Chalk lettering is hand lettering at heart — drawing letters rather than writing them in single strokes — so it pairs naturally with the distinction we draw in lettering vs calligraphy. The construction-and-fill mindset is exactly what makes chalk boards so beginner-friendly: you can refine every shape before committing.

Frequently Asked Questions

What markers are best for chalk lettering?

Liquid chalk markers give the crispest, most vivid, smudge-resistant results and are ideal for menus and signs. Keep a thin tip for outlining scripts and a broader tip for filling large letters. Traditional chalk is better when you want a soft, blendable, authentic look that erases instantly.

How do I keep chalk lettering from smudging?

Use liquid chalk markers instead of soft chalk, season the board first so designs do not ghost, and let each section dry fully before touching it. For finished signs that must travel or last, a light coat of matte fixative seals the design — just test it on a corner, as some sealers dull colors.

How do you get crisp script on a chalkboard?

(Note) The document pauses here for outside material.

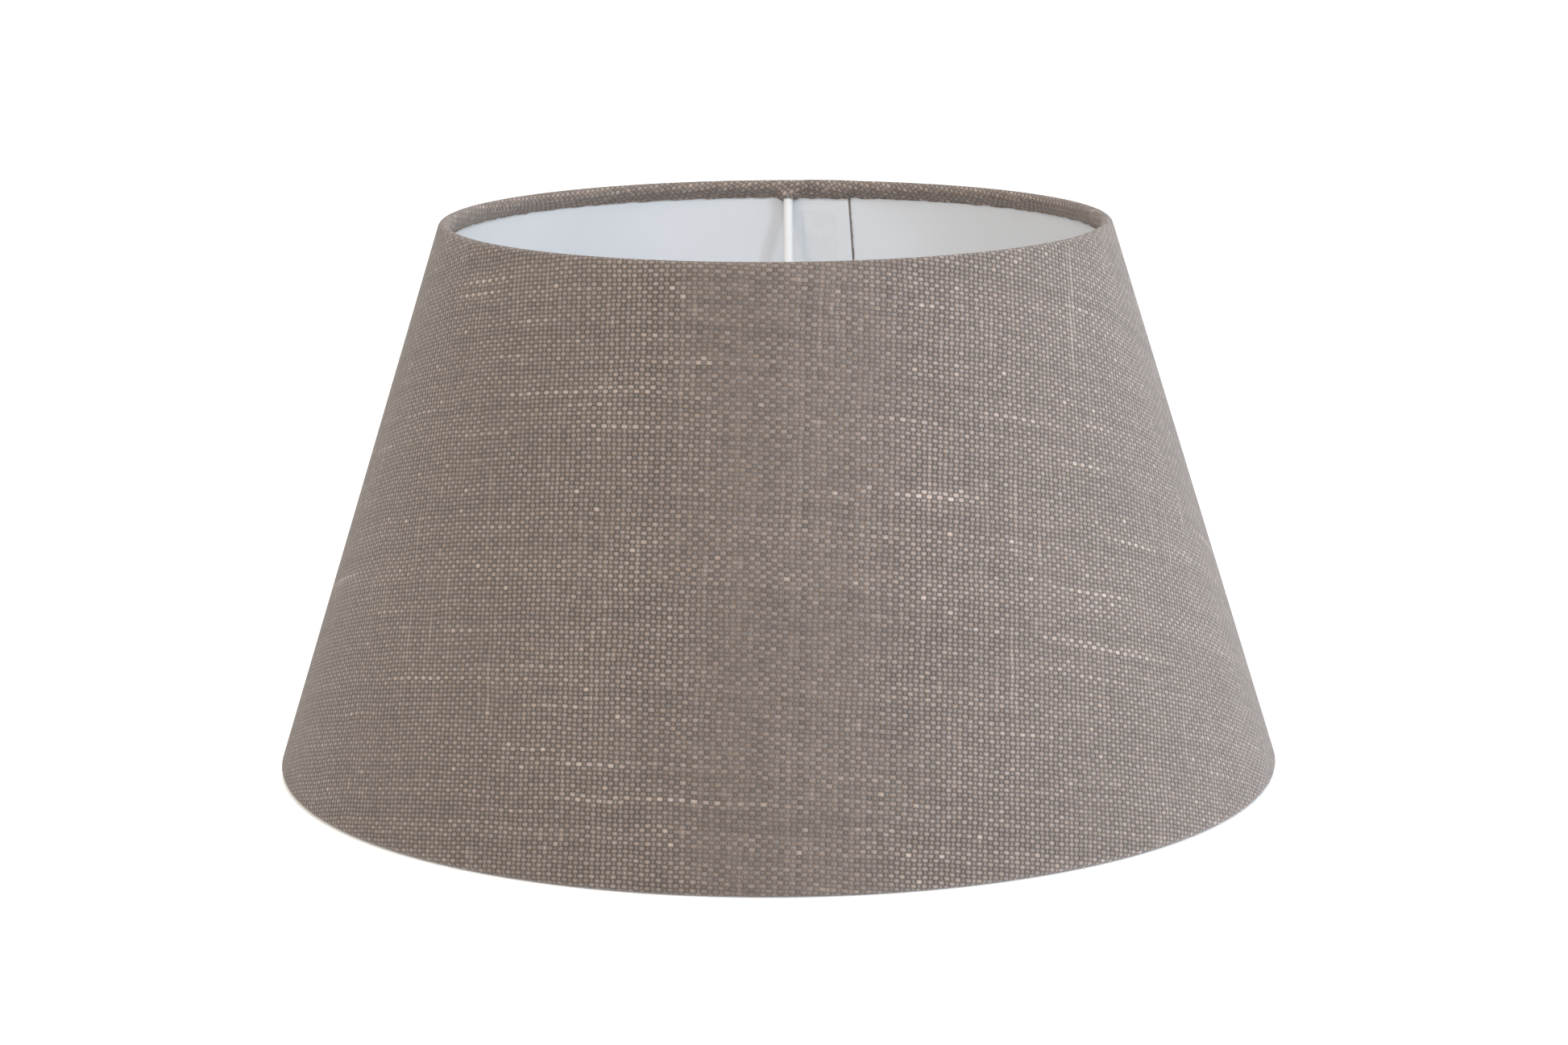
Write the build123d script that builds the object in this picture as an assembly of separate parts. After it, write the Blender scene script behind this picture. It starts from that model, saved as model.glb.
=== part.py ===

Use the faux calligraphy method: write the word in a thin monoline script, then outline and fill each downstroke to add weight while leaving upstrokes thin. Drawing the contrast in by hand gives far cleaner, more controlled results than trying to write flowing script directly with a marker.

Do I need to prep a new chalkboard?

Yes. Season any new board by rubbing the side of a white chalk stick over the whole surface, then wiping it off. This prevents your first design from ghosting permanently into the board. Before each new project, wipe with a barely damp cloth and let it dry completely for crisp lines.